> [Work to complete]: Extract the data exactly, missing nothing.

>> Start Dataset content

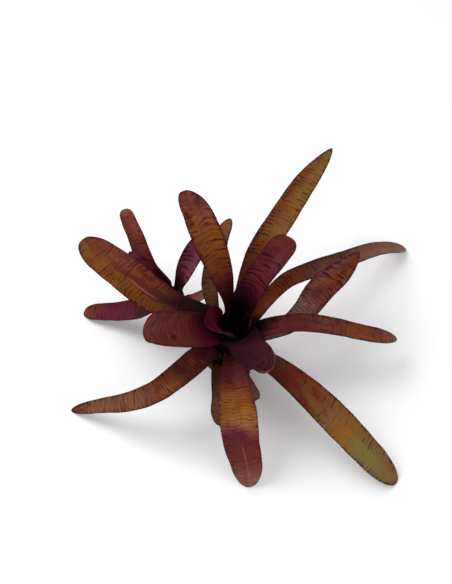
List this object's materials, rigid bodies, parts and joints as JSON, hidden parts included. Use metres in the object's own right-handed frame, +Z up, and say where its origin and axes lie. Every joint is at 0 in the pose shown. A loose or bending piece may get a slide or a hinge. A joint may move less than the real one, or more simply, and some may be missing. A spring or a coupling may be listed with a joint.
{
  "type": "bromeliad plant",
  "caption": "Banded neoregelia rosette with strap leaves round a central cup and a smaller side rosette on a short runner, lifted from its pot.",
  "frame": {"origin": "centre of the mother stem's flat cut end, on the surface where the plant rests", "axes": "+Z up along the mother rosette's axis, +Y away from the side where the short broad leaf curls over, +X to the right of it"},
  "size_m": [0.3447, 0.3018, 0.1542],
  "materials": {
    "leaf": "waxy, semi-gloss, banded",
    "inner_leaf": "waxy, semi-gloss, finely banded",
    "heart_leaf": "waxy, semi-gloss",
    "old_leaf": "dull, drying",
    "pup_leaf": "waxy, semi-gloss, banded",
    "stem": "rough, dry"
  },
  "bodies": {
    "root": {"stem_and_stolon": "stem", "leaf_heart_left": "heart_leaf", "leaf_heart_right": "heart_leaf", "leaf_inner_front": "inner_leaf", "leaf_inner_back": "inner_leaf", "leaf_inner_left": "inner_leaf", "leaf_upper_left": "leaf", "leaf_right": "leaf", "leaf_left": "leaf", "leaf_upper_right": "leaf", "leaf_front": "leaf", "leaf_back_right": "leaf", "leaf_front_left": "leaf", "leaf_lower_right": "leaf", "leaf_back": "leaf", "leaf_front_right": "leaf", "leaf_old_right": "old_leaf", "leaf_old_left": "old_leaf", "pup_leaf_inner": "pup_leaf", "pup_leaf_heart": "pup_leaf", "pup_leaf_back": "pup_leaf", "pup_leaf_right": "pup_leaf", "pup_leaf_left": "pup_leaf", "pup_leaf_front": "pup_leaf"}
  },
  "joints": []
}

>> End Dataset content

> [Result of the exercise]:
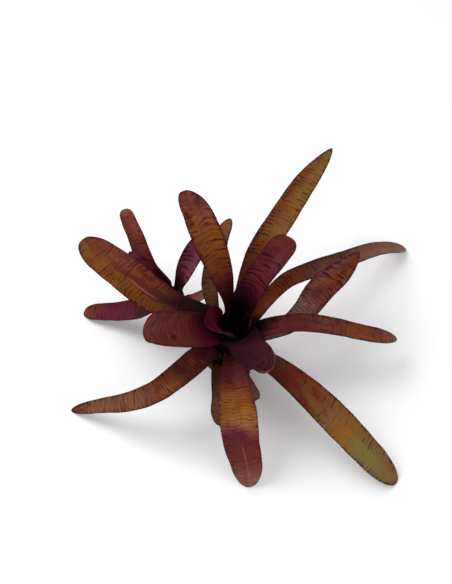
List this object's materials, rigid bodies, parts and joints as JSON, hidden parts included. Use metres in the object's own right-handed frame, +Z up, and say where its origin and axes lie. Every joint is at 0 in the pose shown. A loose or bending piece may get a slide or a hinge. A joint may move less than the real one, or more simply, and some may be missing. A spring or a coupling may be listed with a joint.
{
  "type": "bromeliad plant",
  "caption": "Banded neoregelia rosette with strap leaves round a central cup and a smaller side rosette on a short runner, lifted from its pot.",
  "frame": {"origin": "centre of the mother stem's flat cut end, on the surface where the plant rests", "axes": "+Z up along the mother rosette's axis, +Y away from the side where the short broad leaf curls over, +X to the right of it"},
  "size_m": [0.3447, 0.3018, 0.1542],
  "materials": {
    "leaf": "waxy, semi-gloss, banded",
    "inner_leaf": "waxy, semi-gloss, finely banded",
    "heart_leaf": "waxy, semi-gloss",
    "old_leaf": "dull, drying",
    "pup_leaf": "waxy, semi-gloss, banded",
    "stem": "rough, dry"
  },
  "bodies": {
    "root": {"stem_and_stolon": "stem", "leaf_heart_left": "heart_leaf", "leaf_heart_right": "heart_leaf", "leaf_inner_front": "inner_leaf", "leaf_inner_back": "inner_leaf", "leaf_inner_left": "inner_leaf", "leaf_upper_left": "leaf", "leaf_right": "leaf", "leaf_left": "leaf", "leaf_upper_right": "leaf", "leaf_front": "leaf", "leaf_back_right": "leaf", "leaf_front_left": "leaf", "leaf_lower_right": "leaf", "leaf_back": "leaf", "leaf_front_right": "leaf", "leaf_old_right": "old_leaf", "leaf_old_left": "old_leaf", "pup_leaf_inner": "pup_leaf", "pup_leaf_heart": "pup_leaf", "pup_leaf_back": "pup_leaf", "pup_leaf_right": "pup_leaf", "pup_leaf_left": "pup_leaf", "pup_leaf_front": "pup_leaf"}
  },
  "joints": []
}